The ICT Sector: The government will promote the ICT sector as part of its policy to right-position Pakistan in the digital and knowledge economy. Taxation burden on broadband will be reduced and every nook and corner of the country will be internet enabled. Computer programming will be made part of school curriculum. Software exports, Business Process Outsourcing and Call Centers will be encouraged through a comprehensive alignment of federal and provincial polices. Larger bricks and mortar businesses will be incentivized to invest in ICT startups. Obstacles that thwart Pakistani businesses in e-Commerce, especially in exports, will be removed. Efforts will be redoubled to deploy Fintech to include the unbanked and the under-banked population in the country’s economy.

Skill Development: There is significant room to improve the skill base to enable industry to be globally competitive. The government will encourage public private partnerships and the deployment of WWF and WPPF towards upskilling and vocational training.
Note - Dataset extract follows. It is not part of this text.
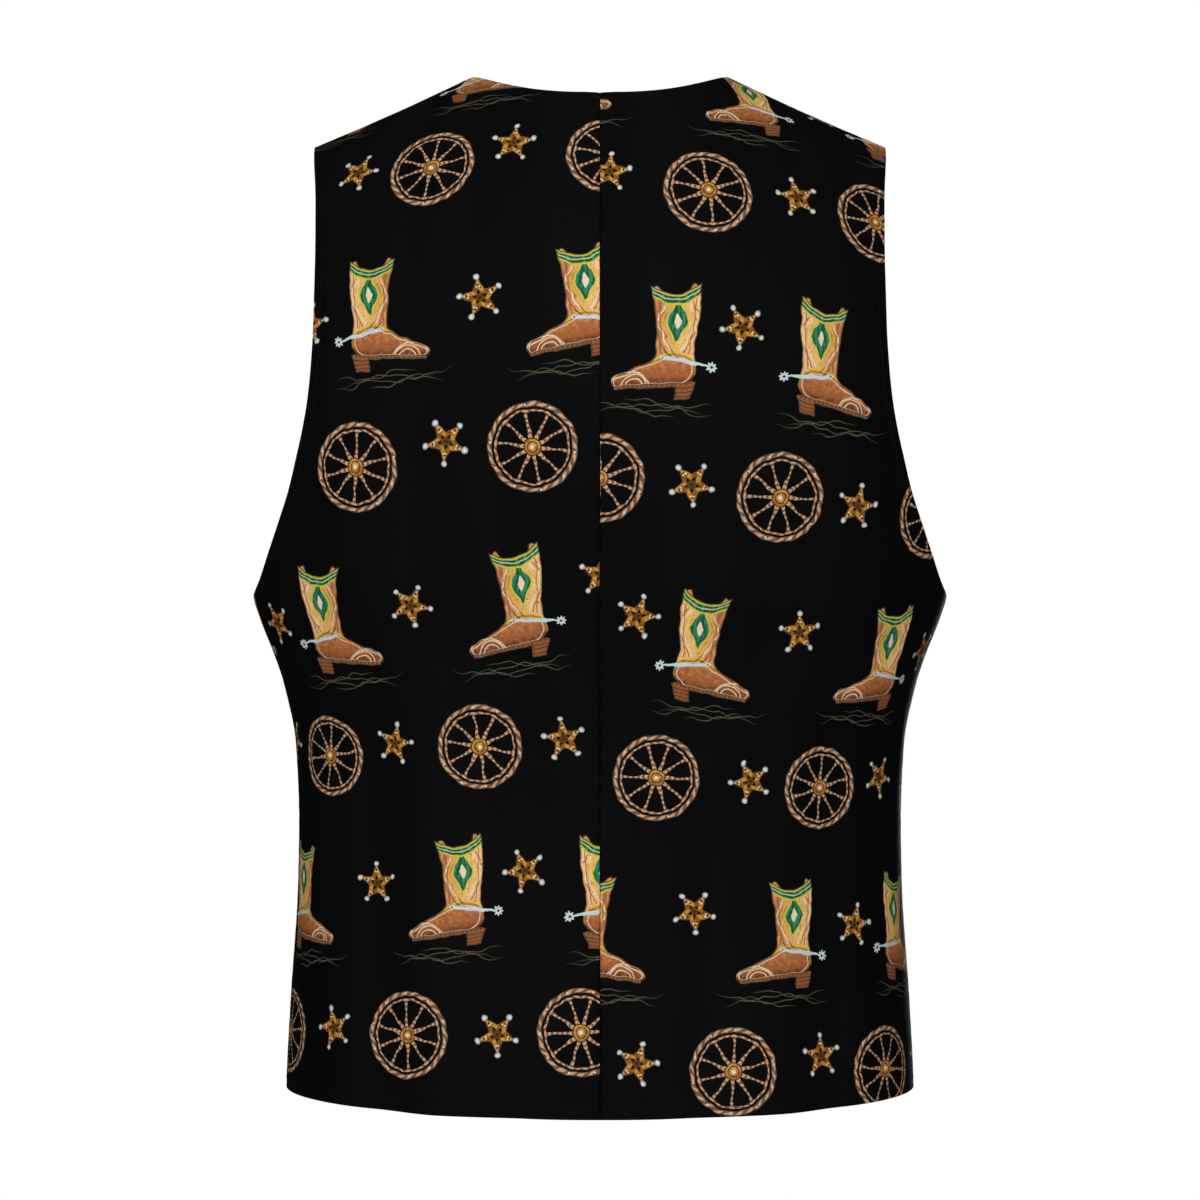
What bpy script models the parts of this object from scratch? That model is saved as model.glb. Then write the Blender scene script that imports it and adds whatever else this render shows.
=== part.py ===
"""A western vest, filled out as if worn, with nobody in it.

Metres, +Z up. The front faces -Y and the wearer's left is +X. The origin lies on the centre
plane, midway between the shoulders, at the height where the vest bears on them.

The outer surface is one general figure, read from SECTIONS, whose depth shrinks to nothing on
the shoulder line. Each panel is a loft over that surface between its own cut edges, given a
wall by Solidify.
"""

import math
from collections import namedtuple

import bpy
from mathutils import Vector

# Cloth and seams
CLOTH = 0.0020  # wall of the made-up cloth
SEAM_GAP = 0.0004  # between two panels along a seam
LAP_GAP = 0.0006  # between the two fronts where one lies on the other

# Heights and half widths of the cut's corners
NECK_X, NECK_Z = 0.0810, 0.0250  # where the shoulder seam meets the neckline
TIP_X, TIP_Z = 0.1775, -0.0175  # where the shoulder seam meets the armhole
SHOULDER_HOLLOW = 0.0010  # how far the shoulder seam dips below a straight line
NECK_RISE = 0.0200  # the figure goes on rising this far inside the neckline
BACK_NECK_Z = 0.0055  # neckline at the centre back
BACK_NECK_POWER = 2.6  # flat at the centre, steep beside the shoulder seam
UNDERARM_Z = -0.2990
HEM_Z = -0.6060  # at the centre back
HEM_RISE = 0.0045  # the hem is higher by this at the side seams
HEM_RISE_POWER = 1.5

# The upper body starts to round over towards the shoulders at these heights
BACK_CROWN_Z = -0.2300
FRONT_CROWN_Z = -0.2800
CROWN_POWER = 2.5  # 2 rounds over like an ellipse, and more is fuller

# The front's cut
LAP_X = 0.0140  # each front runs this far past the centre line
LAP_FADE_X = 0.0500  # the upper front is back on the figure here
BREAK_Z = -0.2550  # the V neck starts here
NOTCH_Z = -0.5550  # below this the fronts are cut away
POINT_X, POINT_Z = 0.0550, -0.6360  # lowest point of each front
NECK_BOW = 0.0050  # how far the V neck bows towards the centre

# Grid of each panel. The columns beside the side seam end at the bottom of the armhole, below
# TURN_Z, and the others go on up to the shoulder.
TURN_Z = -0.2850
LOWER_ROWS, UPPER_ROWS = 12, 12
NOTCH_ROWS, LAP_ROWS = 3, 10
BACK_NECK_COLUMNS, BACK_SHOULDER_COLUMNS = 8, 10
FRONT_COLUMNS = 17
SIDE_COLUMNS = 5
ROW_EASE = 1.4  # the upper rows are closer together above the turn
RIDGE_ROW = 0.9995  # the last row but one lies this far up, so that the shoulder edge is level
SETTLING_ROUNDS = 6  # a point's height and its distance from the centre settle together
HALVINGS = 40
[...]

A special focus on promoting women’s employment will include support for day-care centres.

CPEC SEZs: To make CPEC truly a game changer, investment in SEZ’s will be promoted along a “plug and play” basis for all investors, provided it results in net incremental addition to jobs and positively impacts the external account. Concessions however will be tailored so as not to undermine industry already established elsewhere in the country.

The Environment: Pakistan is a water-stressed country. It is also vulnerable to the havocs of climate change. In pursuit of its commitment to the United Nations Sustainable Development Goals, the Government will work with the private sector to promote greater responsibility towards the environment. In particular, it will support initiatives for water and energy conservation and the reduction, recovery and recycling of materials.